Of the five residents who would be appointed, one would have to reside in the city, one in the unincorporated county, and three from the city or county would have to have expertise in certain fields.

"(Citizen representatives) would provide a degree of expertise that we don't have now," Taylor said of the three resident positions that would require qualifications. "The point is to bring qualified people on board to run this $24 million business."

All members of the board would receive a $500 monthly stipend.

If the Glynn County Commission OKs the resolution at its meeting at 6 p.m. today at the historic county courthouse, it will go to the state delegation. If the Legislature approves the change, it will go before city and county voters in a referendum.

Also at the meeting Wednesday, commissioners asked the Pension Plan Committee to start looking at alternatives to a pension plan change for city employees to be voted on at the next commission meeting, March 7.

A proposed change that would take as much at 7 percent out of each employee's paycheck drew a large number of municipal workers to the meeting to protest.

The commission asked City Manager Bill Weeks and the Pension Plan Committee to inform employees of the possible change and make sure they understand the financial dilemma the commission is facing.

"The employees are important here and we have to stand up for them," said Cason, himself a city retiree. "To get the city back to where it should be we have to work on the foundation, our employees."

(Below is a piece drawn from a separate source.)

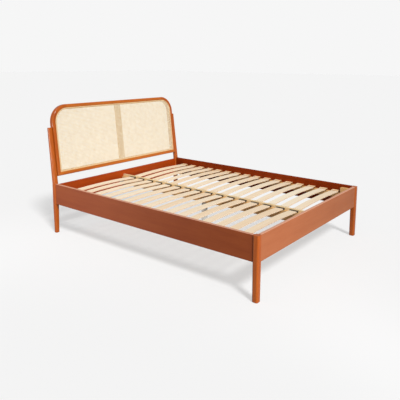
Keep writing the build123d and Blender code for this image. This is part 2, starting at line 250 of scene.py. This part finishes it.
batten_wood = bare_wood("batten_wood", srgb(210, 146, 64), srgb(182, 114, 42), "Z", 0.5, 0.5)
reed = bare_wood("split_reed", srgb(230, 200, 152), srgb(208, 170, 116), "X", 0.5, 0.4)


def slat_finish():
    """Birch veneer, a slightly different tone on each slat, with its plies on the long edges."""
    finish = Finish("birch_veneer")
    x, y = finish.axis("X"), finish.axis("Y")
    length = finish.stretched("X")
    ring = finish.noise(length, 26, 5, 0.55, 1.2)
    fine = finish.noise(length, 240, 3, 0.6)
    row = ((y + SLAT_PITCH * GAP_AT_FOOT) / SLAT_PITCH).math("FLOOR")
    slat_number = finish.node("CombineXYZ", None, {"X": row, "Y": x.math("SIGN")})
    tone = finish.node("TexWhiteNoise", {"noise_dimensions": "3D"}, {"Vector": slat_number})
    mark = (ring - 0.5) * 0.8 + (fine - 0.5) * 0.35 + (tone - 0.5) * 0.5 + 0.6
    face = finish.mix(mark.clamped(0, 1), srgb(229, 196, 156), srgb(240, 228, 205))
    along = (x.math("ABSOLUTE") - SLAT_MIDDLE) / SLAT_REACH
    height = finish.axis("Z") - SLAT_SEAT - (1 - along * along) * SLAT_CROWN
    ply = ((height * (SLAT_LAYERS / SLAT_THICKNESS)).math("FLOOR") * 0.5).math("FRACT") * 2
    edge = finish.mix(ply, srgb(255, 238, 214), srgb(226, 186, 140))
    on_edge = (finish.facing("Y").math("ABSOLUTE") * 2 - 1).clamped(0, 1)
    finish.set(
        Base_Color=finish.mix(on_edge, face, edge),
        Roughness=fine * 0.2 + 0.35,
        Normal=finish.bump(fine, 0.0003, 0.4),
    )
    finish.set(Specular_IOR_Level=0.3)
    return finish.material


slat_veneer = slat_finish()


def moulded_plastic():
    """The slats' caps: black at the middle of the bed, where the black also stands in for the shade
    in the gaps at the slats' ends; beige at the side rails, with painted shade on their sides.
    """
    finish = Finish("moulded_plastic")
    speck = finish.noise(finish.place, 900, 2)
    # Black caps, whose colour also stands in for the shade in the gaps at the slats' middle ends.
    black = finish.mix(speck, srgb(30, 22, 14), srgb(52, 40, 30))
    beige = finish.mix(speck, srgb(236, 200, 150), srgb(250, 220, 176))
    outer = finish.axis("X").math("ABSOLUTE").math("GREATER_THAN", SLAT_MIDDLE)
    # Painted shade: the beige caps turn brown on their sides, which face away from the light from
    # above.
    shaded = finish.mix((finish.facing("Z") * 2).clamped(0, 1), srgb(128, 80, 38), beige)
    finish.set(
        Base_Color=finish.mix(outer, black, shaded),
        Roughness=speck * 0.2 + 0.4,
        Normal=finish.bump(speck, 0.0002, 0.3),
    )
    return finish.material


def zinc_plate():
    finish = Finish("zinc_plate")
    cloud = finish.noise(finish.place, 60, 4)
    finish.set(
        Base_Color=finish.mix(cloud, srgb(176, 178, 180), srgb(206, 206, 202)),
        Roughness=cloud * 0.25 + 0.25,
    )
    finish.set(Metallic=1.0)
    return finish.material


plastic, zinc = moulded_plastic(), zinc_plate()
sides = ("left", "right")
paint([f"{end}_leg_{side}" for end in ("head", "foot") for side in sides], upright_wood)
paint(["side_rail_left"], side_board_painted_shade)
paint(["side_rail_right"], far_board_painted_shade)
paint(["foot_rail"], cross_board_painted_light)
paint(["head_rail"], head_board)
paint([f"headboard_stile_{side}" for side in sides], upright_wood)
paint([f"headboard_corner_{side}" for side in sides], upright_wood)
paint(["headboard_top_rail", "headboard_bottom_rail"], across_wood)
paint(["headboard_batten"], batten_wood)
paint(["cane_bead"], reed)
paint([f"side_ledger_{side}" for side in sides] + ["centre_beam"], pine_long)
paint(["corner_blocks"], pine_up)
paint(["centre_leg"], pale_paint)
paint(["centre_strip"], strip_pine)
rows = range(1, SLAT_ROWS + 1)
paint([f"slat_{side}_{row:02d}" for side in sides for row in rows], slat_veneer)
paint(["slat_caps"], plastic)
paint(["beam_hangers", "frame_bolts", "insert_nuts", "levelling_foot"], zinc)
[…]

In other business, the commission:

* Deferred voting on proposed changes to a code of conduct to allow time to ensure that department heads and supervisors have reviewed them and to allow for comments.

* Approved a conditional use permit to allow a garage in the general commercial zone for servicing of motor vehicles at 2925 Norwich St.

* Approved a conditional use permit for 1017 Martin Luther King Jr. Blvd. to allow the property to be used as a church in a general residential zone.

* Deferred until the next city commission meeting, March 7, discussion on a rezoning petition and subdivision petition for 1911 L St. and 2207 Bartow St. to combine parcels for a local commercial zone.

* Approved an amendment to the 2011 Annual Action Plan, reallocating $85,000 from the 2005 Liberty Ship Trail funds to develop green space for the Liberty Ship Project, and reallocate $100,000 to implement a new emergency home repair program.

* Agreed to submit an application for the SAFER FEMA grant to fund $158,096 for two years of salaries and benefits for two firefighters.